Uncleared Margin – The $75bn Question…

$75.2bn* is the aggregate amount of Initial Margin Phase 1 firms posted after one and one quarter years of trading. 4 Years on, what can the industry learn from the past?

A Brief History of UMR Phase 1

Phase 1 firms had spent 2 – 3 years preparing for the regulation, including the creation of custodial arrangements, legal documentation, margin models, and reconciliation processes. However, what probably surprised the phase 1 firms the most was by how much and how quickly their initial margin requirements grew after go-live.

The dealer community reacted quickly where it could, and within days, nearly all interdealer inflation swaps were being traded on a CCP.

Also, within weeks, interdealer liquidity for Emerging Market NDF’s (Non-Deliverable Forwards) started leaving the bilateral space and also started to move to CCP’s.

The clear (excuse the pun) advantage was the netting effect that clearing provided across counterparties for less directional portfolios. To better understand this effect, consider as an example a simple portfolio of 10y USD Interest Swaps traded bilateral (margin calculated using the ISDA SIMM model) and the same portfolio cleared at CME:

A simple $2bn notional offsetting position can result in nearly 200m Initial Margin whereas the same position netted down at a CCP naturally results in no margin.

This rapid large-scale shift into voluntary clearing of inflation swaps and NDF’s was possible because dealers were already fully set up set up and clearing other products at these CCP’s.
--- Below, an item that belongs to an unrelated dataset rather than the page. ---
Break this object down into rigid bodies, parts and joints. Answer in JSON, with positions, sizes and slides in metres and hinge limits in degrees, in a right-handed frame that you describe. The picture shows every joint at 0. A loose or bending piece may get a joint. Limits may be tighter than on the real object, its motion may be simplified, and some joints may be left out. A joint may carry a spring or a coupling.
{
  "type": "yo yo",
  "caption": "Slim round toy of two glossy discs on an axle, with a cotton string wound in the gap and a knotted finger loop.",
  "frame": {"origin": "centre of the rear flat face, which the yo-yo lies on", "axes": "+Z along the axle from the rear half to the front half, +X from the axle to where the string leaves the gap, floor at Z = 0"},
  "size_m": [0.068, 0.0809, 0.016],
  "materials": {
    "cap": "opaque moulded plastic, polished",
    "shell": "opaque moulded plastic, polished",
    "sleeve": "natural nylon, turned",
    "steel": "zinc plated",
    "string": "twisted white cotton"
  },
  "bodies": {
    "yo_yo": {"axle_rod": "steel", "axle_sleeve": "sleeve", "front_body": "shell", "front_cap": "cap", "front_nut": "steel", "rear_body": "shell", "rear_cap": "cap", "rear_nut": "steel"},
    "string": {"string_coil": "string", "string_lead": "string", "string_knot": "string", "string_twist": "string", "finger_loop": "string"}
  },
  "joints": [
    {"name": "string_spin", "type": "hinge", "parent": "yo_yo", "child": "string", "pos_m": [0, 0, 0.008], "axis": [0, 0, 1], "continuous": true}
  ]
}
Even with these risk mitigating actions, just 6 months of trading volume resulted in nearly $50bn* of IM posted (remember trades pre phase 1 were ringfenced into legacy CSA’s) across these 20 counterparties.

It was not until Q1 2017, that the first post-trade multilateral optimization run was executed, but the biggest hurdle that most risk managers faced was access to the right data and analytics:

 

Fast forwarding to Phase 5

Phase 5 has a lot in common with Phase 1 as we are again in uncharted waters – not only because of the number and scale of the counterparties that need to be onboarded by custodians and papered, but also because we are dealing a new risk management and operational paradigm for many of these counterparties.
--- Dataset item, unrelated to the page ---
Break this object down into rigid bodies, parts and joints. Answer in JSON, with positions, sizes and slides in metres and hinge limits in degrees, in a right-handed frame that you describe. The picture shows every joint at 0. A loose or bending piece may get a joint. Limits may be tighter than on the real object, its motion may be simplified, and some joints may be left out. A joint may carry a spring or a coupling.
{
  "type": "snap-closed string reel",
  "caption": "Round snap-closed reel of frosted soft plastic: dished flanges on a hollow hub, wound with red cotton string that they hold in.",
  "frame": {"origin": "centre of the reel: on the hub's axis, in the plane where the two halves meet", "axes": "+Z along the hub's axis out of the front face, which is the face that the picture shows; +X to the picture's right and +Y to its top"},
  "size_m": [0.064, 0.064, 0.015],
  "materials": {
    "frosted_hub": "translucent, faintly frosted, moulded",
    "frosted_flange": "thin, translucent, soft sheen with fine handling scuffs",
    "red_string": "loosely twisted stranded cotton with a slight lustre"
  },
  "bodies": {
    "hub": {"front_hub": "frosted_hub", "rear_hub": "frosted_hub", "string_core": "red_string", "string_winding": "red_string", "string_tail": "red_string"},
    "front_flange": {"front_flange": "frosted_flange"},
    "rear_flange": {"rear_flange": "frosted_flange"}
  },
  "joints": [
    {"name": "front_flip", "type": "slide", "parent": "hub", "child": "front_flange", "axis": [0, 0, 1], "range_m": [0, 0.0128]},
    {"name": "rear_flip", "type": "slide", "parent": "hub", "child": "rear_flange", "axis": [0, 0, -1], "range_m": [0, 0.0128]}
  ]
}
Whilst the foundations for UMR have been laid by Phase 1 in terms of documentation, margin calculation, and reconciliation processes, with just over 6 months to go, have phase 5 counterparties asked themselves the right questions to avoid massive margin growth after go-live with the potential risk that they lose trading lines with some of their dealers as a result?

What is the $75bn question?

There is no single $75bn question (and the number will be much greater after Phase 5), but as the former head of front office risk management for a phase 1 firm, the questions below are the ones that I believe not enough people are asking:

Have you got agreements in place to shift voluntarily into clearing e.g. Clearing broker arrangements, and Cleared Derivative Execution Agreements (CDEA’s)? Likewise, have you analysed whether the netting effect for certain portfolios makes it more economical to clear as opposed to trade bilaterally?
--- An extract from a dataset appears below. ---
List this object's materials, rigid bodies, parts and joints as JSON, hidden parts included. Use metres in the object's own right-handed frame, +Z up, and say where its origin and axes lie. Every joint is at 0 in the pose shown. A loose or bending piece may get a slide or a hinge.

Are you operationally set up to participate in post trade risk/margin optimisation runs and have you implemented the appropriate data models and messaging infrastructure to do this without manual intervention?

How will your traders determine pre-trade which counterparty to execute with in order to mitigate risk/optimise IM and how will this be captured and documented for MIFID II best execution?

Is your infrastructure comfortable in handling multiple netting sets to ensure ringfenced legacy trades can be unwound when required to avoid a massive IM penalty of putting on an offsetting trade in the new (UMR compliant) netting set?

Other considerations

Initial Margin requirements are dynamic and this can result in liquidity requirements if portfolios move. The 50m initial margin threshold only exacerbates this, making margin requirements non-linear and creating a potentially liquidity cliff edge.

Consider the following example where a counterparty executes USD 4bn ATM-100 1y10y Receiver Swaptions with a Dealer, and the impact of the same trade after rates rally 100bp (something we saw take place in 6 months from the back end of 2018):

The IM computed has been simplified to only include the “delta” component of the ISDA SIMM model, but the cliff-edge effect is clear to see. Delta hedging the option would mitigate the initial margin requirements ONLY if the delta hedge is executed with the same counterparty as the option trade (leading us back to our pre-trade question before).

Finally, consider also that many real money hedge portfolios look very similar and a large market move could result in a large liquidity squeeze. In periods of relative calm, it is often easy to forget the impact this can have, but if you cast your mind back to 2011 when LCH increased haircuts on Italian government bonds (which were one of the cheapest to deliver liquid eligible collateral at the time), you will recall magnitude of collateral calls and the panic that ensued the market at the time.

 

Wrapping up

Whilst compliance has to be the number one priority, and it is essential to decide on elections such as Triparty Vs Third Party, and “allocated margin flow” vs “greater of margin flow”, the cost of funding excess margin and contingent liquidity requirements will creep up faster than most are imagining.

Try to answer the “right” questions, and if that is not possible due to time, resource, or other constraints, ensure that you consider them in your implementation approach to ensure you can be nimble and not have to “throw away work”.

Finally, seek to ensure that the “dynamic” nature of Initial Margin is well understood, and captured in any liquidity risk analysis conducted on your portfolios.